Task to carry out
Write out again, unaltered, the lines from the start through the line containing "a parametric assembly.".

Given information

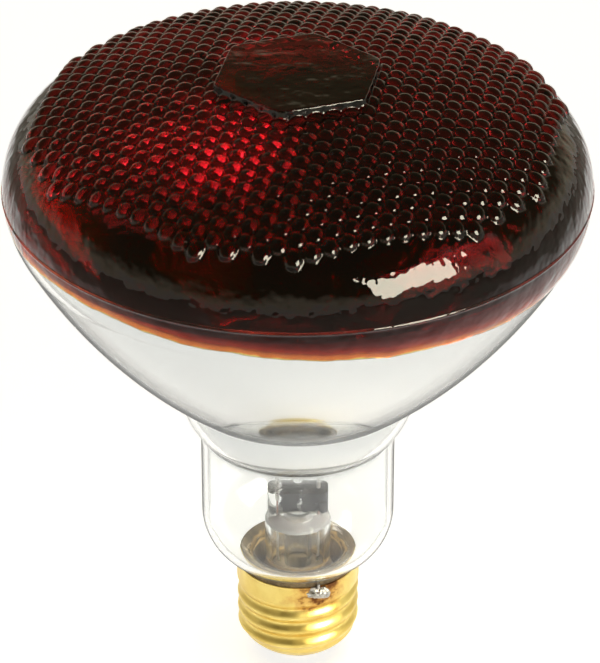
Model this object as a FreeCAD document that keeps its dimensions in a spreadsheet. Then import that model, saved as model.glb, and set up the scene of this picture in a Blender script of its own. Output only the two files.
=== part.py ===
"""Red infrared reflector heat lamp on a medium screw base, as a parametric assembly.

All sizes are in millimetres. The lamp stands on its centre contact: z = 0 is the flat tip of
the contact, the lamp axis is +Z, and the round face looks up.
"""
import FreeCAD, Part
import Sketcher
import math
import os

SIZES = {
    # glass envelope, outside
    "face_height": 140.0,
    "widest_height": 116.1,
    "widest_radius": 59.8,
    "shoulder_curve": 16.8,
    "side_curve": 18.7,
    "bowl_curve": 125.7,
    "bowl_centre_height": 166.0,
    "bulge_curve": 22.0,
    "bulge_centre_radius": 3.65,
    "bulge_centre_height": 71.3,
    "bulge_corner": 1.5,
    "neck_radius": 20.5,
    "neck_corner": 12.25,
    "neck_corner_height": 36.9,
    "neck_top": 58.0,
    "seal_radius": 11.0,
    "seal_height": 14.0,
    "glass_wall": 1.3,
    # window on the face
    "window_radius": 17.6,
    "window_turn": 19.0,
    "window_base": 138.9,
    "window_rise": 1.95,
    # coatings
    "ruby_skin": 0.15,
    "ruby_edge_height": 109.5,
    "mirror_skin": 0.1,
    "mirror_low": 47.0,
    "mirror_high": 113.5,
    # stem
    "flare_radius": 9.65,
    "flare_tube_radius": 7.1,
    "flare_wall": 1.2,
    "flare_throat_height": 22.0,
    "press_height": 34.0,
    "press_top": 41.6,
    "press_width": 13.0,
    "press_depth": 5.4,
    "press_round": 1.6,
    "press_web_edge": 0.5,
    "press_web_low": 1.2,
    "press_web_radius": 4.8,
    "press_web_high": 2.6,
    "press_web_top": 3.0,
    "exhaust_radius": 3.0,
    "exhaust_wall": 0.8,
    "exhaust_tip": 6.0,
    "exhaust_taper": 4.0,
    "exhaust_sink": 1.2,
    "exhaust_tip_radius": 1.4,
    "exhaust_tip_round": 0.6,
    "exhaust_tip_floor": 1.6,
    "exhaust_tip_bore": 4.4,
    "arbor_radius": 1.4,
    "arbor_height": 64.0,
    "button_radius": 2.6,
    "button_half_height": 1.0,
    # lead-in wires
    "lead_spacing": 4.4,
    "lead_radius": 0.45,
    "lead_root_height": 39.0,
    "lead_knee_height": 50.0,
    "lead_top_height": 75.8,
    "seal_wire_radius": 0.25,
    "seal_wire_height": 35.0,
    "outer_lead_radius": 0.3,
    "side_lead_low": 12.6,
    "side_lead_radius": 11.5,
    "side_lead_top": 24.75,
    "side_lead_hook": 13.62,
    "side_lead_end": 23.2,
    "centre_lead_turn": 7.0,
    "centre_lead_drop": 4.2,
    "centre_lead_end": 0.75,
    # filament
    "filament_height": 77.0,
    "filament_radius": 12.0,
    "filament_coil_radius": 0.8,
    "support_radius": 0.25,
    "support_root": 1.8,
    "support_top_height": 75.9,
    # screw base
    "sheet": 0.3,
    "collar_radius": 13.2,
    "collar_low": 19.4,
    "rim_height": 24.0,
    "thread_pitch": 3.629,
    "thread_radius": 12.7,
    "thread_depth": 0.8,
    "thread_turn": 227.0,
    "shell_low": 4.2,
    "shell_low_radius": 10.2,
    "shell_round": 4.3,
    "shell_overlap": 0.5,
    "thread_start": 1.6,
    "thread_swell": 2.4,
    "thread_end": 0.3,
    "thread_fade": 1.2,
    "collar_climb": 0.8,
    "cement_low": 15.0,
    "cement_high": 24.2,
    "cement_radius": 12.0,
    "cement_rim_radius": 12.88,
    "cement_rim_low": 20.0,
    # bottom end
    "insulator_high": 8.0,
    "insulator_seat_radius": 9.8,
    "insulator_seat_height": 4.0,
    "insulator_low": 1.4,
    "insulator_low_radius": 6.6,
    "insulator_cup_radius": 7.0,
    "insulator_cup_depth": 4.6,
    "insulator_hole": 1.2,
    "eyelet_radius": 4.8,
    "eyelet_low": 0.7,
    "eyelet_high": 1.9,
    "eyelet_hole": 0.35,
    "eyelet_corner": 0.4,
    "solder_radius": 3.6,
    "solder_crown_radius": 2.9,
    "solder_crown_height": 0.3,
    "solder_flat_radius": 1.8,
    # solder on the rim
    "rim_solder_turn": -71.0,
    "rim_solder_reach": 13.15,
    "rim_solder_height": 22.6,
    "rim_solder_thick": 1.15,
    "rim_solder_wide": 2.9,
    "rim_solder_tall": 1.75,
    "rim_solder_clear": 10.0,
}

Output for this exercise
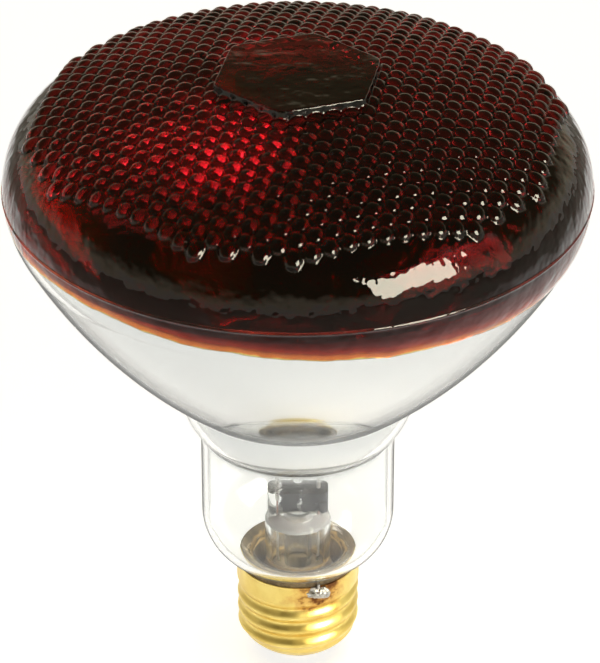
Model this object as a FreeCAD document that keeps its dimensions in a spreadsheet. Then import that model, saved as model.glb, and set up the scene of this picture in a Blender script of its own. Output only the two files.
=== part.py ===
"""Red infrared reflector heat lamp on a medium screw base, as a parametric assembly.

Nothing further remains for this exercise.